Run the cell below. No need for any modification. After processing is done, you should see a csv file downloaded to your computer. The file is going to be saved in your **downloads** directory. The output table will have the same name as the health facility dataset with type_dictionary at the end. For example, if the input table name is DRC_health_facility, the output table name is going to be DRC_health_facility_type_dictionary.

In [None]:
def preclean(df, input_variable, output_variable, remove_accent=False):
  '''
    Basic cleaning and standardization of a column
    :param df: dataframe
    :param input_variable: a column name to be cleaned/standardized
    :param output_variable: cleaned/standardized column name
    :param remove_accent:remove french characters
    :return: dataframe
  '''
    ##=============================================================================#
  df[output_variable] = df[input_variable] + " "
  # replace NAs with empty string ''
  df[output_variable] = df[output_variable].fillna('')
  # remove accent marks
  if remove_accent:
      df[output_variable] = [unidecode.unidecode(n) for n in df[output_variable]]
  df[output_variable] = df[output_variable] \
      .str.replace(" III | Iii  | iii ", " 3 ") \
      .str.replace(" II | Ii  | ii ", " 2 ") \
      .str.replace(" I | i ", " 1 ") \
      .str.replace(" IV | Iv | iv ", " 4 ") \
      .str.replace('&', 'and')
  df[output_variable] = df[output_variable].apply(lambda x: " ".join(re.split('(\d+)', x)))
  df[output_variable] = df[output_variable].map(lambda x: re.sub(r'[^a-zA-Z0-9]', ' ', x)).str.strip().str.replace("  "," ")
  df[output_variable] = df[output_variable].str.title(). \
      str.replace(r'\s+', ' ').str.strip()
  # replace NAs in output_variable with empty string ''
  df[output_variable] = df[output_variable].fillna(' ')




def create_type_dict(df,input_var,word_frequancy_table, admin_name):
  '''

  :param df:  input df
  :param input_var: Name of the field to extract type info
  :param file_format: format of the input data
  :param word_frequancy_table: Word frequnacy table with words that refer to type of facility
  :param admin_name: name of the admin.

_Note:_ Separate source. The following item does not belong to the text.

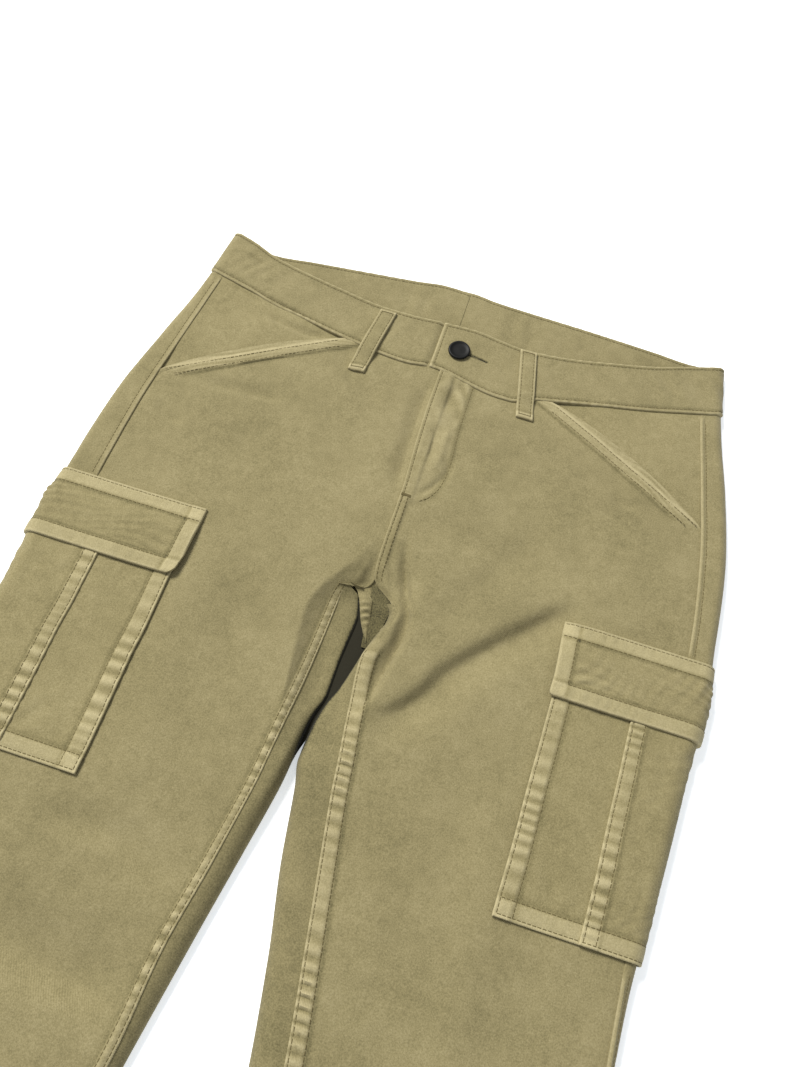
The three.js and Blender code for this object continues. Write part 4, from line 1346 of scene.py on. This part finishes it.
# ---- Fly placket and button ----
def placket_piece():
    def surface(x, down):
        left = LEFT.on_top(x, down)
        right = RIGHT.on_top(-x, down)
        return np.where((x > CENTRE)[..., None], left, right)

    def below_fly(x, down):
        return np.full(x.shape, -PLY - 1.0)

    v, u = np.meshgrid(np.linspace(94, 206, 40), np.linspace(-24, 30, 24), indexing="ij")
    block = cloth_block(skin(surface, -1, below_fly), u, v, ply=0.8)
    wall("cloth_fly_placket", [block], TWILL, "fly_placket")


def lathe(name, profile, centre, material, sides=64):
    """Turns a profile of (radius, height) round the upright axis through centre."""
    profile = np.array(profile, float)
    angle = np.linspace(0, 2 * np.pi, sides, endpoint=False)
    radius, height = profile[:, 0][:, None], profile[:, 1][:, None]
    points = np.stack([radius * np.cos(angle), radius * np.sin(angle),
                       np.broadcast_to(height, (len(profile), sides))], -1)
    points = points.reshape(-1, 3) + centre
    index = np.arange(len(profile) * sides).reshape(len(profile), sides)
    after = np.roll(index, -1, axis=1)
    quads = np.stack([index[:-1], after[:-1], after[1:], index[1:]], -1).reshape(-1, 4)
    caps = [index[0][::-1][None, :], index[-1][None, :]]
    return make_mesh(name, points, [quads, *caps], material)


def button_piece():
    x, down, r = BUTTON["x"], BUTTON["down"], BUTTON["radius"]
    level = float(LEFT.top(x, down)) + 1.9
    profile = [
        (1.1, -3.4), (1.1, 0.2), (r - 1.6, 0.3), (r - 0.5, 0.6), (r, 1.2), (r, 1.7), (r - 0.25, 2.2),
        (r - 0.8, 2.5), (r - 1.5, 2.5), (r - 2.1, 2.2), (r - 2.7, 1.95), (r - 4.2, 1.85),
        (1.6, 1.9), (0.05, 1.95),
    ]
    obj = lathe("button_cap", profile, [x, -down, level], BLACK_METAL)
    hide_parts("button")


# ---- Stitches ----
def capsule_template(sides=6):
    """A rounded bar along the first axis, half a unit long each way and one unit round."""
    stations = np.array([-0.5, -0.38, 0.38, 0.5])
    radii = np.array([0.45, 1.0, 1.0, 0.45])
    angle = np.arange(sides) * 2 * np.pi / sides
    points = np.stack([np.broadcast_to(stations[:, None], (4, sides)),
                       radii[:, None] * np.cos(angle), radii[:, None] * np.sin(angle)], -1)
    index = np.arange(4 * sides).reshape(4, sides)
    after = np.roll(index, -1, axis=1)
    quads = np.stack([index[:-1], after[:-1], after[1:], index[1:]], -1).reshape(-1, 4)
    return points.reshape(-1, 3), quads[:, ::-1], [index[0], index[-1][::-1]]


def stitches_along(face, u, v, pitch=PITCH, length=STITCH):
    """Centres, directions and normals of stitches along a line on a face."""
    point, normal = face(np.asarray(u, float), np.asarray(v, float))
    done = np.concatenate([[0], np.cumsum(np.linalg.norm(np.diff(point, axis=0), axis=1))])
    count = max(int(done[-1] / pitch), 1)
    places = (np.arange(count) + 0.5) * done[-1] / count
    at = np.stack([np.interp(places, done, point[:, k]) for k in range(3)], -1)
    ahead = np.stack([np.interp(places + length / 2, done, point[:, k]) for k in range(3)], -1)
    behind = np.stack([np.interp(places - length / 2, done, point[:, k]) for k in range(3)], -1)
    up = np.stack([np.interp(places, done, normal[:, k]) for k in range(3)], -1)
    return at, ahead - behind, up, np.full(count, length)


def stitch_mesh(name, groups, thick=0.27, raise_by=0.1):
    at, along, up, length = [np.concatenate(part) for part in zip(*groups)]
    along = along / np.maximum(np.linalg.norm(along, axis=1, keepdims=True), 1e-9)
    side = np.cross(up, along)
    side /= np.maximum(np.linalg.norm(side, axis=1, keepdims=True), 1e-9)
    up = np.cross(along, side)
    template, quads, caps = capsule_template()
    points = at[:, None] + up[:, None] * raise_by
    points = points + along[:, None] * template[None, :, :1] * length[:, None, None]
    points = points + side[:, None] * template[None, :, 1:2] * thick
    points = points + up[:, None] * template[None, :, 2:] * thick * 0.75
    offset = (np.arange(len(at)) * len(template))[:, None, None]
    faces = [(quads[None] + offset).reshape(-1, 4)]
    faces += [(cap[None, None] + offset).reshape(-1, len(cap)) for cap in caps]
    return make_mesh(name, points.reshape(-1, 3), faces, THREAD, sharp=80)


def bar(face, u, v, steps=10, half=1.6):
    """A bartack: short stitches close together across a line from one end to the other."""
    point, normal = face(np.asarray(u, float), np.asarray(v, float))
    share = np.linspace(0, 1, steps)
    at = np.stack([np.interp(share, [0, 1], point[:, k]) for k in range(3)], -1)
    up = np.repeat(normal[:1], steps, 0)
    return at, np.cross(up, point[1] - point[0]), up, np.full(steps, 2 * half)


def slant_line(side, away):
    """A line along the slant pocket's edge, away inside the front."""
    head, slant = slant_edge(side)
    length = np.hypot(*slant)
    run = slant / length
    along = np.linspace(4, length - 1 - away, 200)

    def at(across, along):
        out = head[0] + run[0] * along - run[1] * across
        down = head[1] + run[1] * along + run[0] * across
        return side.on_top(out, down)

    def high(across, along):
        return LAP - 0.05 + 0.147 * pucker(along, 6.2, 2.0 - side.sign)

    return skin(at, side.sign, high), np.full(len(along), float(away)), along


def front_stitches(side):
    """The inseam, the slant, on the left front the fly, the seat seam, the fly's curved line
    and the bartack at its foot, and the hem."""
    face = front_face(side)

    def line(inset, rows):
        width = front_place(side, np.zeros(np.shape(rows)), rows)[2]
        return stitches_along(face, inset / width, rows)

    inseam = np.arange(312 if side.sign > 0 else 274, 1000, 1.0)
    groups = [line(inset, inseam) for inset in (INSEAM_STITCH, INSEAM_BAND[side.sign])]
    groups += [stitches_along(*slant_line(side, away)) for away in SLANT_STITCHES]
    if side.sign > 0:
        groups.append(line(FLY_STITCH, np.linspace(96, 205, 260)))
        groups += [line(inset, np.linspace(200, 266, 160)) for inset in SEAT_STITCHES]
        curve = np.linspace(96, 200, 200)
        groups.append(line(j_line(curve) - side.inseam(curve), curve))
        foot = np.full(2, BARTACK_DOWN)
        width = front_place(side, np.zeros(2), foot)[2]
        groups.append(bar(face, np.array([1.0, 7.5]) / width, foot, 14, 1.1))
    hem = np.linspace(0.02, 0.97, 200)
    groups.append(stitches_along(face, hem, np.full(200, HEM_STITCH_ROW)))
    return groups


def back_stitches(side):
    """The side seam's line, above the cargo pocket and below it."""
    face = back_face(side)
    lines = (np.arange(58, 252, 1.0), np.arange(446, 1000, 1.0))
    return [stitches_along(face, SIDE_STITCH / side.seam_place(rows), rows) for rows in lines]


def band_stitches(side):
    """Along both edges and down the overlap's end, and along both edges of the inner face that
    shows at the back of the waist."""
    def inner_lift(place, share):
        return band_lift(side)(place, share) - band_inner(side)(place, share)

    inside = skin(band_surface(side), side.sign, inner_lift)

    def flipped(place, share):
        point, normal = inside(place, share)
        return point, -normal

    def edge_lines(face, places, foot_stitch):
        depth = band_depth(side, places)
        return [stitches_along(face, places, BAND_STITCH / depth),
                stitches_along(face, places, 1 - foot_stitch / depth)]

    face = band_face(side)
    _, front, back = band_ends(side)
    start = front - (BAND_END_STITCH if side.sign > 0 else 8)
    groups = edge_lines(face, np.arange(start, 4, -0.8), BAND_STITCH)
    if side.sign > 0:
        share = np.linspace(0.08, 0.92, 60)
        groups.append(stitches_along(face, np.full(60, front - BAND_END_STITCH), share))
    return groups + edge_lines(flipped, np.arange(-6, -back, -0.8), BACK_BAND_FOOT_STITCH)


def pocket_stitches(side):
    """Down the front edges of the inner and centre panels and of the flap, then across the
    pocket's foot and the flap's head and foot."""
    inner = skin(side.ring, side.sign, inner_panel_lift(side))
    centre = skin(side.ring, side.sign, centre_panel_lift(side))
    flap = skin(side.ring, side.sign, flap_lift(side))

    def edge_line(face, front, stitch, rows):
        return stitches_along(face, side.seam_place(rows) + front - stitch, rows)

    def foot_line(face, start, stop, row):
        across = np.arange(start, stop, -0.8)
        return stitches_along(face, across, np.full(len(across), row))

    rows = np.arange(FLAP["foot"] - 4, POCKET["foot"] - 1.5, 0.8)
    groups = [edge_line(inner, POCKET["front"], stitch, rows) for stitch in INNER_STITCHES]
    groups += [edge_line(centre, POCKET["middle"], stitch, rows) for stitch in CENTRE_STITCHES]
    for stitch in FOOT_STITCHES:
        row = POCKET["foot"] - stitch
        front, middle = [float(side.seam_place(row)) + POCKET[edge] for edge in ("front", "middle")]
        groups.append(foot_line(inner, front - 2, middle, row))
        groups.append(foot_line(centre, middle - 1, -4, row))
    head_rows = [FLAP["top"] + stitch for stitch in FLAP_HEAD_STITCHES]
    foot_row = FLAP["foot"] - FLAP_STITCH
    for row, start in ((head_rows[0], 1.0), (head_rows[1], 1.0), (foot_row, FLAP_STITCH)):
        front = float(side.seam_place(row)) + FLAP["front"]
        groups.append(foot_line(flap, front - start, -10, row))
    rows = np.arange(head_rows[1], foot_row, 0.8)
    groups.append(edge_line(flap, FLAP["front"], FLAP_STITCH, rows))
    return groups


def loop_stitches():
    groups = []
    for _, surface, outward, front in loop_surfaces():
        if not front:
            continue
        face = loop_face(surface, outward, front)
        share = np.linspace(0.03, 0.97, 120)
        for across in (-4.4, 4.4):
            groups.append(stitches_along(face, np.full(120, across), share))
        line = np.linspace(-4.6, 4.6, 30)
        for end in (0.045, 0.955):
            groups.append(stitches_along(face, line, np.full(30, end), 1.2, 1.6))
    return groups


# ---- Build ----
for side in SIDES:
    front_piece(side)
    back_piece(side)
    facing_piece(side)
    band_piece(side)
    pocket_pieces(side)
    flap_piece(side)
    for name, stitches in (("front", front_stitches), ("back", back_stitches),
                           ("waistband", band_stitches), ("pocket", pocket_stitches)):
        stitch_mesh(f"stitches_{name}_{side.name}", stitches(side))
loop_pieces()
stitch_mesh("stitches_loops", loop_stitches())
placket_piece()
seat_seam_pieces()
button_piece()

# Width, length and area of each cut, in millimetres and square centimetres, right then left,
# the pieces that lie under it, and its stitching.
CUTS = [
    ("cloth_front", (212, 999, 1550), (224, 1002, 1591), "cloth_back", "stitches_front"),
    ("cloth_back", (296, 977, 2274), (286, 974, 2248), None, "stitches_back"),
    ("cloth_facing", (94, 218, 77), (92, 216, 76), "cloth_back", None),
    ("cloth_waistband", (446, 50, 191), (453, 54, 198), "cloth_back", "stitches_waistband"),
    ("cloth_cargo_inner", (64, 168, 105), (64, 168, 105), "cloth_front", "stitches_pocket"),
    ("cloth_cargo_centre", (76, 169, 121), (67, 169, 103), "cloth_back", None),
    ("cloth_cargo_outer", (47, 166, 77), (47, 166, 77), "cloth_back", None),
    ("cloth_flap", (186, 56, 98), (176, 56, 94), "cloth_cargo_inner", None),
    ("cloth_belt_loop_front", (14.5, 64, 8.7), (14.5, 64, 8.5), "cloth_waistband", None),
    ("cloth_belt_loop_side", (13, 46, 5.7), (13, 52, 6.6), None, None),
]
SINGLE_CUTS = [
    ("cloth_belt_loop_centre_back", (13, 63, 8.0), None, "stitches_loops"),
    ("cloth_fly_placket", (57, 114, 62), "cloth_back_right", None),
    ("cloth_seat_tongue", (22, 51, 5.7), "cloth_back_right", None),
    ("cloth_seat_shade", (20, 44, 5.8), "cloth_back_left", None),
]


def declare_cut(cut):
    width, length, area = cut


for name, right, left, under, stitching in CUTS:
    for side, cut in ((RIGHT, right), (LEFT, left)):
        declare_cut(cut)
for name, cut, under, stitching in SINGLE_CUTS:
    declare_cut(cut)


# ---- Table, light and camera ----
def table_finish(tree, shader):
    plain_finish((0.9, 0.9, 0.9), 0.9, 0.0, 0.0)(tree, shader)
    shader.inputs["Emission Color"].default_value = (0.9, 0.95, 1.0, 1)
    shader.inputs["Emission Strength"].default_value = 0.5


TABLE_HALF = 6.0  # in metres, as are the places below
TABLE_LEVEL = -0.0004
floor_mesh = bpy.data.meshes.new("table")
floor_mesh.from_pydata([(x * TABLE_HALF, y * TABLE_HALF, TABLE_LEVEL)
                        for x, y in ((-1, -1), (1, -1), (1, 1), (-1, 1))], [], [(0, 1, 2, 3)])
floor_mesh.materials.append(material_of("table", table_finish))
floor = bpy.data.objects.new("table", floor_mesh)
bpy.context.scene.collection.objects.link(floor)

world = bpy.data.worlds.new("daylight")
bpy.context.scene.world = world
world.use_nodes = True
sky = world.node_tree.nodes["Background"]
sky.inputs["Color"].default_value = (0.93, 0.96, 1.0, 1)
sky.inputs["Strength"].default_value = 0.47


def area_light(name, place, towards, size, power, colour):
    light = bpy.data.lights.new(name, "AREA")
    light.shape = "DISK"
    light.size = size
    light.energy = power
    light.color = colour
    obj = bpy.data.objects.new(name, light)
    bpy.context.scene.collection.objects.link(obj)
    back = np.array(place, float) - np.array(towards, float)
    back /= np.linalg.norm(back)
    right = np.cross([0, 0, 1], back)
    right /= np.linalg.norm(right)
    up = np.cross(back, right)
    turn = np.eye(4)
    turn[:3, :3] = np.stack([right, up, back], -1)
    turn[:3, 3] = place
    obj.matrix_world = Matrix(turn.tolist())


WARM = (1.0, 0.985, 0.95)
area_light("window", (-3.3, 2.6, 4.6), (0.0, 0.0, 0.0), 2.2, 560, WARM)
area_light("fill", (1.3, -1.6, 1.7), (0.1, -0.4, 0.0), 1.2, 5, WARM)

camera = bpy.data.cameras.new("camera")
camera.sensor_width = 36
camera.sensor_fit = "AUTO"
camera.lens = 29.0
camera.clip_start = 0.01
eye = bpy.data.objects.new("camera", camera)
bpy.context.scene.collection.objects.link(eye)
# The columns are the camera's right, up and back, and where it stands.
eye.matrix_world = Matrix([
    [0.9535, -0.2906, 0.0793, 0.06],
    [0.2962, 0.8568, -0.4220, 0.0245],
    [0.0547, 0.4259, 0.9031, 0.54647],
    [0, 0, 0, 1],
])
bpy.context.scene.camera = eye
bpy.context.scene.view_settings.view_transform = "Standard"

corners = []
for obj in bpy.data.objects:
    if obj.type == "MESH" and not obj.hide_render and obj.name != "table":
        co = np.zeros(len(obj.data.vertices) * 3, np.float32)
        obj.data.vertices.foreach_get("co", co)
        corners += [co.reshape(-1, 3).min(0), co.reshape(-1, 3).max(0)]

It can be a country name, district name or province name
  :param output_path: location to save word frequancy table
  :return: type table
  '''

  # rea word frequancy table

  key_words=word_frequancy_table["words"].str.strip().tolist()
  
  preclean(df, input_var, "clean_name")
  for index, row in df.iterrows():
      name = df.at[index, "clean_name"].split()
      name_kept=[i for i in name if i not in key_words]
      df.at[index, "only_name"] = " ".join(name_kept)


  for index, row in df.iterrows():
      only_name =df.at[index, "only_name"].split(" ")
      full_name = df.at[index, "clean_name"].split(" ")
      name_kept=[i for i in full_name if i not in only_name]
      df.at[index, "only_type"] = " ".join(name_kept)

  # Export list of facility types
  type_count = df["only_type"].value_counts()
  type_count_df = pd.DataFrame(type_count).reset_index().rename({"only_type": "count", "index": "type"}, axis=1)
  type_count_df["country"] = admin_name
  type_count_df["abbreviation"] = ""
  type_count_df[["country", "type", "abbreviation", "count"]]
      #to_csv(os.path.join(output_path, "{}_type_dict.csv".format(admin_name)), encoding='latin-1', index=False)
  #df.drop(["only_name","only_type","clean_name"], axis=1, inplace=True)
  return  type_count_df


# read health facility table
if health_facility_table.endswith(".csv"):  
  hf_df=pd.read_csv(io.BytesIO(uploaded[health_facility_table])) 
elif health_facility_table.endswith(".xlsx") :  
  hf_df=pd.read_excel(io.BytesIO(uploaded[health_facility_table])) 

# read word frequency table table
if word_frequency_table.endswith(".csv"):  
  wf_df=pd.read_csv(io.BytesIO(uploaded[word_frequency_table])) 
elif word_frequency_table.endswith(".xlsx") :  
  wf_df=pd.read_excel(io.BytesIO(uploaded[word_frequency_table])) 
tpye_df=create_type_dict(hf_df,facility_name,wf_df, country_name)
#export type_df
output_table_name=health_facility_table.split(".")[0]+"_type_dictionary.csv"
tpye_df.to_csv(output_table_name)
files.download(output_table_name)



<IPython.core.display.Javascript object>

<IPython.core.display.Javascript object>

#Part 5: Repeat for all datasets and combine into one file

Repeat all steps for each health facility dataset you have explored in previous landscaping exercises 

Combine all the facility type tables that you created for each health facility dataset into one excel file. Upload that file to your country's Dictionaries folder in the google drive.